Debris clearing equipment

Main components are hydraulic shears to cut the debris around the well. In the event that the rig’s lower marine riser package fails to separate during emergency disconnect, there is a high probability that the riser and other debris will hinder installation of the capping stack onto the primary drilling BOP.  The largest of these shears typically has a jaw opening of 46 in.

Subsea dispersant system

The system includes the distribution manifolds, hoses and applicators needed to deploy dispersant subsea. Subsea application of dispersant may reduce the amount of oil coming to the surface. This in turn could result in reduced exposure of surface vessels and personnel to volatile organic compounds of the oil. It may also reduce the need for surface recovery or in-situ burn, as well as expensive surface dispersant operations that can involve multiple vessels and/or aircrafts.

Capping stack

A capping stack is a contingency device for well isolation used to cap a blowing well or to provide an engineered interface for flowback and disposal. It can be employed in the event of failure of the primary drilling BOP to shut in a well. It is mated to the primary BOP stack by connecting to the top profile of the BOP using a compatible connector.  Once mated, the well can be shut in with the two blind/shear rams. Flowback to surface capture and disposal vessels can be conducted through its four 3-1/16 in. outlets. This is similar to the capping stack that successfully capped the deepwater blowout in the Gulf of Mexico in 2010.

Subsea HPU

This hydraulic power unit system delivers up to 50 gal/min at 5,000 psi and includes equipment for launch and recovery, deployment winches, as well as a surface control cabin. It is a complete stand-alone package, powered via dedicated remote operating vehicle (ROV) umbilical, and includes a control system that linearly adjusts the flow and pressure for each hydraulic output. The system is based on proven ROV technology, including acoustic monitoring of the capping stack pressure sensors, as well as back-up pumps to provide emergency hydraulic power utilizing seawater.

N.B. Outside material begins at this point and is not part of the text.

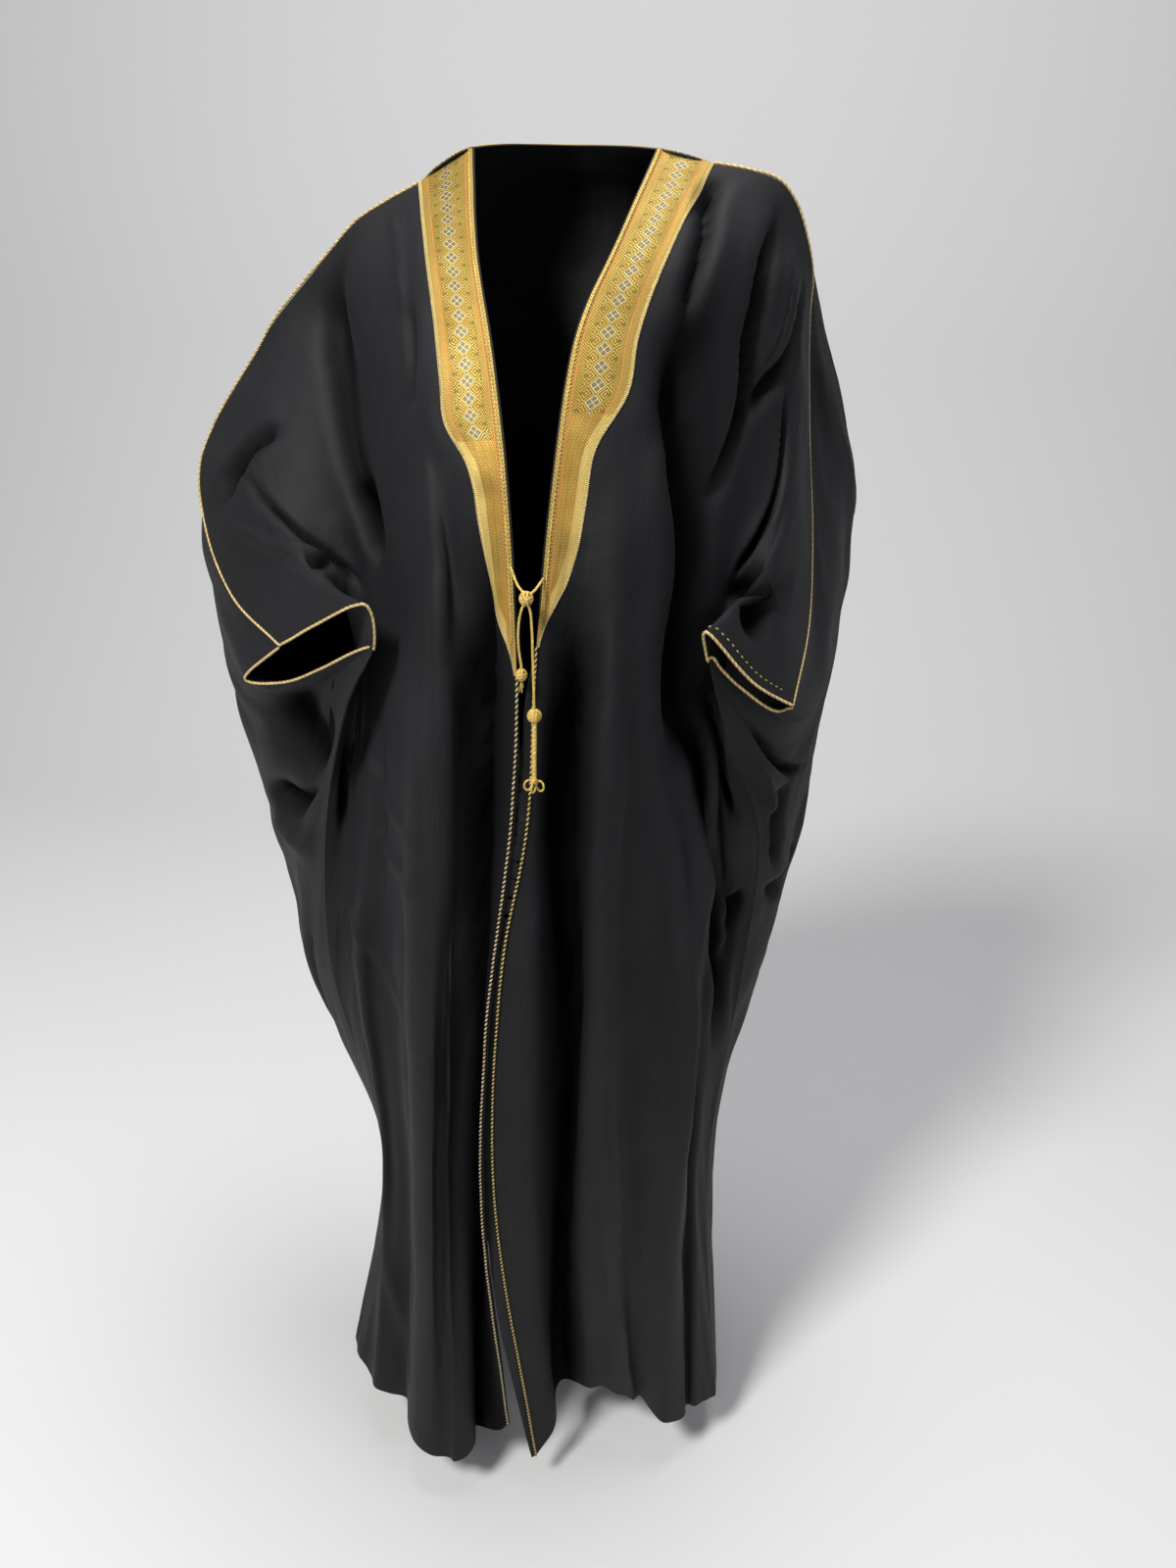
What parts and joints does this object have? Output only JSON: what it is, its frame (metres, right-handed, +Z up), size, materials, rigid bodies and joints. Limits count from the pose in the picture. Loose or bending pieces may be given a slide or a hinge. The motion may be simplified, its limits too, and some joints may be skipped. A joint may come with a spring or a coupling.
{
  "type": "bisht cloak",
  "caption": "Long open-fronted black cloak cut wide with short batwing sleeves, gold woven neck band, pale piping and a tasselled tie, in its worn hollow form",
  "frame": {"origin": "centre of the neck opening at the height of the neck-side ends of the top seams, where the wearer's shoulders carry it", "axes": "+Z up, the open front faces -Y, +X is the wearer's left"},
  "size_m": [0.7212, 0.4743, 1.4455],
  "materials": {
    "black_cloth": "fine crepe weave, soft dull sheen",
    "gold_band": "woven metallic thread, satin",
    "edge_cord": "twisted gold and black thread",
    "pale_piping": "pale gold wrapped cord",
    "gold_cord": "bright twisted gold cord"
  },
  "bodies": {
    "root": {"back": "black_cloth", "front_left": "black_cloth", "front_right": "black_cloth", "band_left": "gold_band", "band_right": "gold_band", "band_neck": "gold_band", "cord_edge_left": "edge_cord", "cord_edge_right": "edge_cord", "piping_top_left": "pale_piping", "piping_top_right": "pale_piping", "piping_cuff_left_back": "pale_piping", "piping_cuff_left_front": "pale_piping", "piping_cuff_right_back": "pale_piping", "piping_cuff_right_front": "pale_piping", "tie_cord_left": "gold_cord", "tie_cord_right": "gold_cord", "tie_knot": "gold_cord", "tie_tail_left": "gold_cord", "tie_tail_right": "gold_cord", "tie_end_knot": "gold_cord", "tie_ball_knot": "gold_cord", "tie_braid": "gold_cord", "tie_loop_a": "gold_cord", "tie_loop_b": "gold_cord", "tie_loop_c": "gold_cord"}
  },
  "joints": []
}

Experience indicates that such equipment functions best when deployed as a system, with active participation by specialists from the well control industry.  Specialists are needed to provide critical knowledge and experience for developing plans and procedures, with identified and engineered interfaces and redundancies. While the proper equipment is required, professional resources can provide the critical difference to ensure a successful resolution of a well control event.